To trzecie, a zarazem ostatnie ciasto z truskawkami w tym sezonie. Wszystkie trzy były do siebie trochę podobne, a jednak zupełnie różne. Każde z nich było pyszne, więc wybór pomiędzy nimi to kwestia właściwie tylko dwóch głównych składników.
Biszkopt:
- 6 jajek
- 1 szkl. cukru
- 1 i 1/2 szkl. mąki tortowej
- szczypta soli
Jajka ubić z cukrem i solą na jasną, puszystą masę. Mąkę stopniowo przesiewać do masy jajecznej, ostrożnie mieszając łyżką. Ciasto przelać do wyścielonej papierem do pieczenia blaszki (24 x 36 cm), wyrównać. Piec w temperaturze 180 st.C przez około 30 minut.
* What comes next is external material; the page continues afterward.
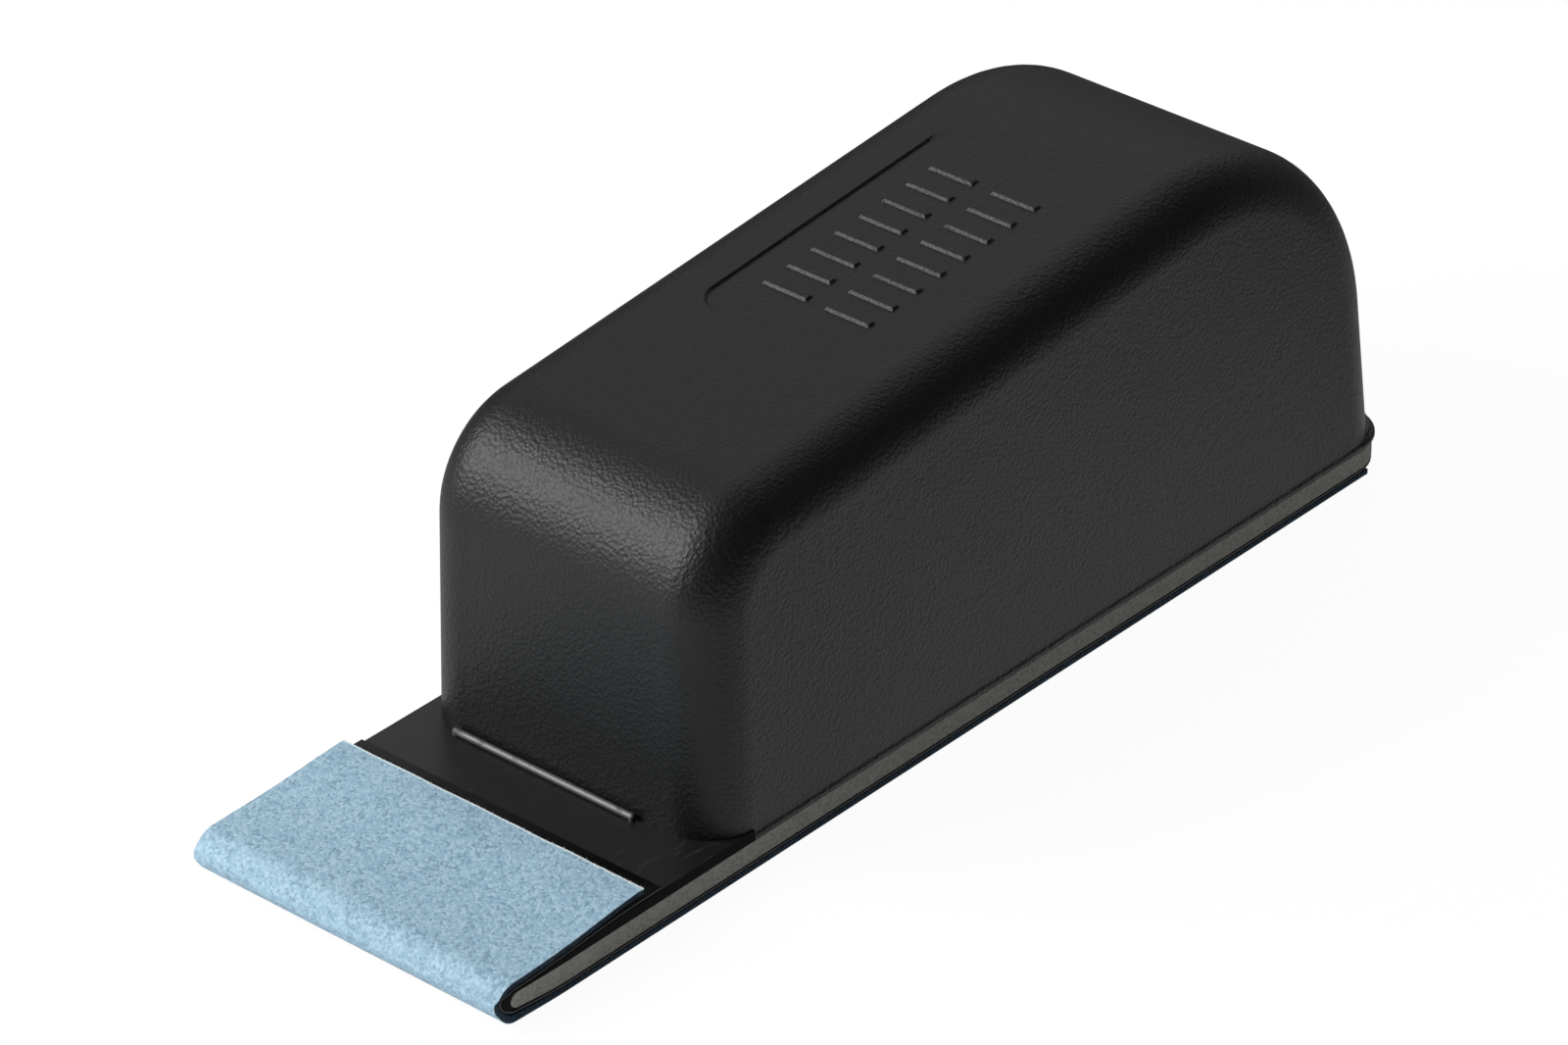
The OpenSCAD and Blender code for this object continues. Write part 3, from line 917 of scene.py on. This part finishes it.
def build_hook_pad(sole, colours):
    """The hook pad: a film bonded to the core and the plate, and rows of mushroom hooks on it."""
    material = hook_fabric(colours.hooks)
    film_radius = PLATE_RADIUS + sole.film
    end = NOSE_LOW.x + sole.tongue_reach
    whole_leg = HOOK_HIGH.x - NOSE_AXIS.x
    bm = wrapped_sheet(film_radius, HOOK_HIGH.x, end, pitch=whole_leg, cuts=0)
    heel = [vert for vert in bm.verts if vert.co.x > HOOK_HIGH.x - SAME]
    round_off(bm, heel, sole.heel_radius, segments=10)
    tuck_nose(sole, bm)
    film = new_piece("hook_film", bm, material)
    thicken(film, sole.film)
    hooks = new_piece("hook_pins", hook_rows(sole, film_radius, end), material)
    for vert in hooks.data.vertices:
        vert.co.z = tucked(sole, vert.co)
    for piece in (film, hooks):
        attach(piece, "block")
        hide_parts("hook_pad")


def hook_rows(sole, film_radius, end):
    """Rows of mushroom hooks over the whole pad: a short stem and a wider head, each with four sides."""
    reach = HOOK_RADIUS - film_radius
    head = 0.12 * MM
    row = bmesh.new()
    per_row = math.floor((2 * HALF_WIDTH - sole.hook_pitch) / sole.hook_pitch)
    for index in range(per_row):
        across = (index - (per_row - 1) / 2) * sole.hook_pitch
        stem = Matrix.Translation((0.0, across, (reach - head) / 2))
        bmesh.ops.create_cone(row, cap_ends=True, segments=4, radius1=0.3 * sole.hook_head,
                              radius2=0.2 * sole.hook_head, depth=reach - head, matrix=stem)
        crown = Matrix.Translation((0.0, across, reach - head / 2))
        bmesh.ops.create_cone(row, cap_ends=True, segments=4, radius1=0.5 * sole.hook_head,
                              radius2=0.34 * sole.hook_head, depth=head, matrix=crown)
    length = HOOK_HIGH.x - NOSE_AXIS.x + math.pi * film_radius + end - NOSE_AXIS.x
    row_count = math.floor(length / sole.hook_pitch)
    bm = stamped(row, [wrap_place(index * sole.hook_pitch, HOOK_HIGH.x, film_radius)
                       for index in range(1, row_count)])
    centre = Vector((HOOK_HIGH.x - sole.heel_radius, HALF_WIDTH - sole.heel_radius))
    inner = sole.heel_radius - sole.hook_head / 2
    outside = [vert for vert in bm.verts
               if vert.co.x > centre.x and abs(vert.co.y) > centre.y
               and (Vector((vert.co.x, abs(vert.co.y))) - centre).length > inner]
    connected = {linked for vert in outside for linked in whole_hook(vert)}
    bmesh.ops.delete(bm, geom=list(connected), context="VERTS")
    return bm


def whole_hook(vert):
    """All points of the small solid that a point belongs to."""
    found = {vert}
    edge_of_search = [vert]
    while edge_of_search:
        here = edge_of_search.pop()
        for edge in here.link_edges:
            other = edge.other_vert(here)
            if other not in found:
                found.add(other)
                edge_of_search.append(other)
    return found


def build_steel(colours):
    """Gives the foot wire and the screws their steel."""
    steel = drawn_steel(colours.steel)
    for name in ("foot_wire", "grip_screws"):
        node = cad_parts[name]
        node.data.materials.clear()
        node.data.materials.append(steel)


# ---------------------------------------------------------------- strip


def unrolled(point):
    """Place of a point on the strip laid flat: along, across, and its distance from the nose axis."""
    sole_run = STRIP_TAIL - NOSE_AXIS.x
    if point.x > NOSE_AXIS.x and point.z < NOSE_AXIS.z:
        return (STRIP_TAIL - point.x, point.y, NOSE_AXIS.z - point.z)
    if point.x > NOSE_AXIS.x:
        along = sole_run + math.pi * LOOP_RADIUS + point.x - NOSE_AXIS.x
        return (along, point.y, point.z - NOSE_AXIS.z)
    out = Vector((NOSE_AXIS.x - point.x, NOSE_AXIS.z - point.z))
    return (sole_run + LOOP_RADIUS * math.atan2(out.x, out.y), point.y, out.length)


def lift_of_end(strip, point):
    """How far the paper on the tongue stands up at a point: its loose end rises, and it waves a little."""
    wave_size = 8 * MM
    uneven_size = 5 * MM
    held_down = 4 * MM
    from_end = STRIP_END - point.x
    rise = strip.lift * smooth_step(1.0 - from_end / strip.lift_length)
    wave = 0.5 + 0.5 * noise.noise(Vector((point.x, point.y, 0.0)) / wave_size)
    uneven = 0.5 + 0.5 * noise.noise(Vector((2.0, point.y / uneven_size, 0.0)))
    start = smooth_step((point.x - NOSE_AXIS.x) / held_down)
    return start * (rise * (0.6 + 0.8 * uneven) + strip.wave * wave)


def strip_layer(strip, sole, name, radius, thickness, material):
    """One layer of the strip: a closed sheet, lifted at its loose end and tucked down at the nose."""
    cuts = math.ceil(2 * HALF_WIDTH / strip.mesh_pitch) - 1
    bm = wrapped_sheet(radius, STRIP_TAIL, STRIP_END, strip.mesh_pitch, cuts)
    layer = new_piece(name, bm, material)
    thicken(layer, thickness)
    mesh = layer.data
    mesh.set_sharp_from_angle(angle=math.radians(40))
    flat = mesh.attributes.new("laid_flat", "FLOAT_VECTOR", "POINT")
    for index, vert in enumerate(mesh.vertices):
        flat.data[index].vector = unrolled(vert.co)
        if vert.co.z > NOSE_AXIS.z:
            vert.co.z += lift_of_end(strip, vert.co)
        vert.co.z = tucked(sole, vert.co)
    return layer


def bend_at_nose(piece):
    """Bakes the piece's place into its mesh."""
    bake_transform(piece)


def cut_fringe(strip, material):
    """Fibres that stand out of the cut end of the strip."""
    dice = random.Random(11)
    fringed_share = 0.995
    shortest_share = 0.35
    root_depth = 0.1 * MM
    bm = bmesh.new()
    middle = NOSE_AXIS.z + LOOP_RADIUS
    for _ in range(strip.fibre_count):
        across = dice.uniform(-HALF_WIDTH, HALF_WIDTH) * fringed_share
        length = strip.fibre_length * dice.uniform(shortest_share, 1.0)
        root = Vector((STRIP_END - root_depth, across, middle + dice.uniform(-0.1, 0.25) * MM))
        root.z += lift_of_end(strip, root)
        tilt = Matrix.Rotation(math.radians(dice.uniform(35, 100)), 4, "Y")
        swing = Matrix.Rotation(math.radians(dice.uniform(-50, 50)), 4, "Z")
        place = Matrix.Translation(root) @ swing @ tilt @ Matrix.Translation((0.0, 0.0, length / 2))
        bmesh.ops.create_cone(bm, cap_ends=True, segments=3, radius1=strip.fibre_width / 2,
                              radius2=strip.fibre_width / 4, depth=length, matrix=place)
    return new_piece("cut_fringe", bm, material)


def build_strip(strip, sole, colours):
    """The abrasive strip: grit coat outside, loop backing inside, and the fringe of its cut end."""
    backing_radius = GRIT_RADIUS - strip.coat
    grit = strip_layer(strip, sole, "grit_sheet", GRIT_RADIUS, strip.coat, grit_coat(strip, colours))
    bend_at_nose(grit)
    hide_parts("grit_sole", "grit_nose", "grit_flap")
    loops = strip_layer(strip, sole, "loop_backing", backing_radius, backing_radius - LOOP_INNER_RADIUS,
                        loop_velour(colours.loops))
    bend_at_nose(loops)
    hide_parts("loop_sole", "loop_nose", "loop_flap")
    fringe = cut_fringe(strip, fringe_fibre(colours.fringe))
    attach(fringe, "flap")


# ---------------------------------------------------------------- stage


def add_softbox(name, direction, distance, size, brightness):
    """A square lamp that faces the block from a direction, with the brightness that a gloss shows."""
    lamp = bpy.data.lights.new(name, "AREA")
    lamp.shape = "RECTANGLE"
    lamp.size = size
    lamp.size_y = size
    lamp.energy = brightness * math.pi * size * size
    box = bpy.data.objects.new(name, lamp)
    bpy.context.scene.collection.objects.link(box)
    away = Vector(direction).normalized()
    box.location = away * distance
    box.rotation_mode = "QUATERNION"
    box.rotation_quaternion = away.to_track_quat("Z", "Y")


def light_studio(stage):
    """Even light from all round, white to the eye and dark in reflections, and two softboxes."""
    world = bpy.data.worlds.new("studio")
    bpy.context.scene.world = world
    finish = Finish("studio", world)
    eye, gloss = seen_by(finish)
    direction = finish.node("ShaderNodeTexCoord", output="Generated")
    glow_edge, glow_full = 0.72, 0.95   # cosines of the angle to +X
    behind = finish.steps(finish.axis(direction, "X"), glow_edge, glow_full)
    room = finish.mix(behind, paint((stage.dome,) * 3), paint((stage.glow,) * 3))
    to_gloss = finish.mix(gloss, paint((stage.fill,) * 3), room)
    colour = finish.mix(eye, to_gloss, (1.0, 1.0, 1.0, 1.0))
    shader = finish.node("ShaderNodeBackground", {}, {"Color": colour, "Strength": 1.0})
    finish.node("ShaderNodeOutputWorld", {}, {"Surface": shader})
    add_softbox("key_softbox", direction=(-0.62, 0.57, 0.54), distance=0.95, size=0.56, brightness=13.5)
    add_softbox("back_softbox", direction=(0.55, 0.42, 0.72), distance=1.3, size=1.3, brightness=0.75)


def aim_camera(stage):
    """The camera, with a long lens, from above the near front corner."""
    lens = bpy.data.cameras.new("camera")
    lens.sensor_width = 36.0
    lens.lens = stage.lens
    lens.clip_start = 0.05
    camera = bpy.data.objects.new("camera", lens)
    bpy.context.scene.collection.objects.link(camera)
    back = Vector((math.sin(stage.azimuth) * math.cos(stage.elevation),
                   -math.cos(stage.azimuth) * math.cos(stage.elevation),
                   math.sin(stage.elevation)))
    camera.location = Vector(stage.aim) + back * stage.distance
    camera.rotation_mode = "QUATERNION"
    level = (-back).to_track_quat("-Z", "Y")
    camera.rotation_quaternion = level @ Matrix.Rotation(stage.roll, 4, "Z").to_quaternion()
    bpy.context.scene.camera = camera


def build_stage(stage, colours):
    """Pale floor, lamps and camera."""
    bm = bmesh.new()
    bmesh.ops.create_grid(bm, x_segments=1, y_segments=1, size=stage.floor_size / 2)
    floor = new_piece("floor", bm, floor_paper(stage, colours.floor))
    light_studio(stage)
    aim_camera(stage)
    bpy.context.scene.view_settings.view_transform = "Standard"


# ---------------------------------------------------------------- operators


class SANDBLOCK_OT_stage(bpy.types.Operator):
    """Add the pale floor, the lamps and the camera"""

    bl_idname = "sandblock.stage"
    bl_label = "Stage"

    def execute(self, context):
        settings = context.scene.sandblock
        build_stage(settings.stage, settings.colours)
        return {"FINISHED"}


class SANDBLOCK_OT_grip(bpy.types.Operator):
    """Add the moulded grip with its recessed field and thumb bars"""

    bl_idname = "sandblock.grip"
    bl_label = "Grip"

    def execute(self, context):
        settings = context.scene.sandblock
        build_grip(settings.grip, settings.colours)
        return {"FINISHED"}


class SANDBLOCK_OT_sole(bpy.types.Operator):
    """Add the rigid plate and the foam core"""

    bl_idname = "sandblock.sole"
    bl_label = "Plate and core"

    def execute(self, context):
        settings = context.scene.sandblock
        build_sole(settings.sole, settings.colours)
        return {"FINISHED"}


class SANDBLOCK_OT_hook_pad(bpy.types.Operator):
    """Add the hook pad with its rows of mushroom hooks"""

    bl_idname = "sandblock.hook_pad"
    bl_label = "Hook pad"

    def execute(self, context):
        settings = context.scene.sandblock
        build_hook_pad(settings.sole, settings.colours)
        return {"FINISHED"}


class SANDBLOCK_OT_steel(bpy.types.Operator):
    """Finish the foot wire and the screws in steel"""

    bl_idname = "sandblock.steel"
    bl_label = "Wire and screws"

    def execute(self, context):
        build_steel(context.scene.sandblock.colours)
        return {"FINISHED"}


class SANDBLOCK_OT_strip(bpy.types.Operator):
    """Add the abrasive strip: grit coat, loop backing and fringe"""

    bl_idname = "sandblock.strip"
    bl_label = "Abrasive strip"

    def execute(self, context):
        settings = context.scene.sandblock
        build_strip(settings.strip, settings.sole, settings.colours)
        return {"FINISHED"}


OPERATORS = (
    SANDBLOCK_OT_stage,
    SANDBLOCK_OT_grip,
    SANDBLOCK_OT_sole,
    SANDBLOCK_OT_hook_pad,
    SANDBLOCK_OT_steel,
    SANDBLOCK_OT_strip,
)


class SANDBLOCK_PT_build(bpy.types.Panel):
    """Lists the steps that build the sanding block"""

    bl_idname = "SANDBLOCK_PT_build"
    bl_label = "Sanding Block"
    bl_space_type = "VIEW_3D"
    bl_region_type = "UI"
    bl_category = "Sanding Block"

    def draw(self, context):
        column = self.layout.column(align=True)
        for operator in OPERATORS:
            column.operator(operator.bl_idname)


CLASSES = (
    GripSettings,
    SoleSettings,
    StripSettings,
    ColourSettings,
    StageSettings,
    BlockSettings,
    *OPERATORS,
    SANDBLOCK_PT_build,
)


def register():
    for cls in CLASSES:
        bpy.utils.register_class(cls)
    bpy.types.Scene.sandblock = bpy.props.PointerProperty(type=BlockSettings)


def unregister():
    del bpy.types.Scene.sandblock
    for cls in reversed(CLASSES):
        bpy.utils.unregister_class(cls)


def main():
    register()
    bpy.ops.sandblock.stage()
    bpy.ops.sandblock.grip()
    bpy.ops.sandblock.sole()
    bpy.ops.sandblock.hook_pad()
    bpy.ops.sandblock.steel()
    bpy.ops.sandblock.strip()


if __name__ == "__main__":
    main()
Odstawić do wystygnięcia, po czym zdjąć papier. Biszkopt przekroić na dwa blaty. Jeden z nich umieścić z powrotem na papierze (na tym samym, na którym się piekł) i włożyć do blaszki. Nasączyć połową ponczu.
Poncz:
- 1/2 szkl. wody
- 3 łyżki soku z cytryny
- odrobina aromatu waniliowego
Składniki wymieszać.
Masa:
- 500 g zmielonego sera z wiaderka (użyłam homogenizowanego waniliowego)
- 500 ml śmietanki (30-36%)
- 1 galaretka truskawkowa
- 1 op. cukru waniliowego
- 4 łyżki cukru pudru
Galaretkę rozpuścić w 1 szklance gorącej wody. Wystudzić.
Ser wymieszać z cukrem pudrem i waniliowym.
Śmietankę ubić na sztywno.
Zimną galaretkę wymieszać z masą serową, a następnie połączyć z ubitą śmietanką. Połowę masy (lub nieco więcej) wyłożyć na biszkopt, po czym przykryć drugim biszkoptem. Nasączyć resztą ponczu i wyłożyć pozostałą masę. Wstawić do lodówki, aby masa stężała.
Na wierzch:
- 2 galaretki truskawkowe
- ok. 500 g truskawek
Galaretki rozpuścić w 3 szklankach gorącej wody, wystudzić.
Umyte i osuszone truskawki pokroić na plasterki. Ułożyć na cieście, a następnie zalać tężejącą galaretką.